Since tensions escalated in the Middle East over the past year, including heightened friction between Iran and Western allies, analysts have noted that modern warfare increasingly involves technological capability alongside conventional force. Most recently reported was Iran’s use of Chinese AI-assisted surveillance systems. In the Gen Beta era, this tech also includes algorithmic intelligence analysis, predictive targeting models, electronic signal disruption, and information operations conducted through digital networks. The playing field has expanded beyond traditional conflict into domains of code, data, and electromagnetic control.

With the United States currently maintaining leadership in advanced AI research and semiconductor design, new initiatives to accelerate frontier technologies, including expanded quantum computing research by firms such as IBM , aim to maintain strategic advantage. One huge initiative to propell the aforementioned forward is The Genesis Mission (which had a supremely produced PR video).

Meanwhile, China has made significant advancements in AI-enabled robotics, autonomous drone swarms, hypersonic weapons research, quantum communications, advanced surveillance infrastructure, and military-civil fusion programs under its national AI strategy launched in 2017.

This matters geopolitically because China has deepened strategic ties with Iran, including economic agreements and reported technology cooperation in telecommunications and surveillance infrastructure. At the same time, Iran and Russia have expanded military coordination, having a televised sit down just last week. Their joint ventures include drone technology exchanges. The growing strategic alignment between China, Russia, and Iran, reflects increasing coordination in defense, energy, and technology sectors.

Meanwhile, Israel and the United States are now operating in deep strategic alignment and leveraging a structural technological advantage across AI on the battlefield. Joint initiatives such as U.S.-funded Iron Dome systems, Department of Defense AI contracts, and expanding cyber cooperation represent embedded defense infrastructure rather than symbolic partnerships. Federal investment through the CHIPS and Science Act, alongside Israel’s among-the-highest per-capita R&D spending globally, reinforces this edge, while companies like Palantir play a central role in integrating intelligence and operational data across U.S., Israeli, and (as of late last year) UK public-sector systems, signaling a broader AI-driven alliance architecture.

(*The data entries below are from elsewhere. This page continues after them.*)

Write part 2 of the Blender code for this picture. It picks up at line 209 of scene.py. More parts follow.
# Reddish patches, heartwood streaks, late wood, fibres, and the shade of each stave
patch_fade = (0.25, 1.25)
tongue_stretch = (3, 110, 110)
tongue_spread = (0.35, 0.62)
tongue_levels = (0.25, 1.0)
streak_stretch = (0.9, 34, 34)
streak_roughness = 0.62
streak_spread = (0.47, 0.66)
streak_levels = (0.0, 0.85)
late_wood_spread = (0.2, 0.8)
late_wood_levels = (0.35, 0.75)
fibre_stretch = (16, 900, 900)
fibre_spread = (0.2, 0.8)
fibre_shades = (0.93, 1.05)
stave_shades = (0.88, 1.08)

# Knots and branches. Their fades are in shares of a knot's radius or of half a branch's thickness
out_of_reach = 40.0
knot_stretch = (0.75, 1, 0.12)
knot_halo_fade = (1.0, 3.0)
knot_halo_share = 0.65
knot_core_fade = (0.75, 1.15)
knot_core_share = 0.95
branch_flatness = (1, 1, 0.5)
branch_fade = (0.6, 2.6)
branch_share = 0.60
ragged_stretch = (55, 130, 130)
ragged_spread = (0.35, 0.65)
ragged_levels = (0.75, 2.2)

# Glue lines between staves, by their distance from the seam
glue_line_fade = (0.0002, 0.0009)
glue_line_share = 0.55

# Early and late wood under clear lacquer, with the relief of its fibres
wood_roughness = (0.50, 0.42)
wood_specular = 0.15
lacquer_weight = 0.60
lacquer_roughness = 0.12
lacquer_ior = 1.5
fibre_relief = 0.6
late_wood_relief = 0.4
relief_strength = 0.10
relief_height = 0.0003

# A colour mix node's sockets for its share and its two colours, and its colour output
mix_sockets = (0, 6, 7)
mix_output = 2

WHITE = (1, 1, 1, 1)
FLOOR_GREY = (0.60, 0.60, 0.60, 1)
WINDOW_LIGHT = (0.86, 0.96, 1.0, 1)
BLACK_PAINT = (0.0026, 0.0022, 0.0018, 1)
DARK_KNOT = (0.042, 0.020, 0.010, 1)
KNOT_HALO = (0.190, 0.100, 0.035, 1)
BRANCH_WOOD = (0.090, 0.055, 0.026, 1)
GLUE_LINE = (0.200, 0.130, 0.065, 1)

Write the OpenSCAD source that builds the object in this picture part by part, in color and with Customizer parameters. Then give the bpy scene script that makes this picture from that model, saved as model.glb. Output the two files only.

Yet this dominance is not guaranteed: some say China now rivals or surpasses the United States in AI patent filings, quantum research output, and state-backed biotech expansion. As quantum computing advances from show-y experimentation toward applied encryption, decryption, and materials science breakthroughs, the strategic balance may depend less on software leadership alone and more on semiconductor supply chains, compute infrastructure, and control over critical data ecosystems. This raises the question not of whether the U.S. will still lead the race against China tomorrow, what role the defense investment in India will play, and how long any lead can be structurally sustained until the intro of fully integrated bio tech at scale (Gen Gamma) c. 2035/40.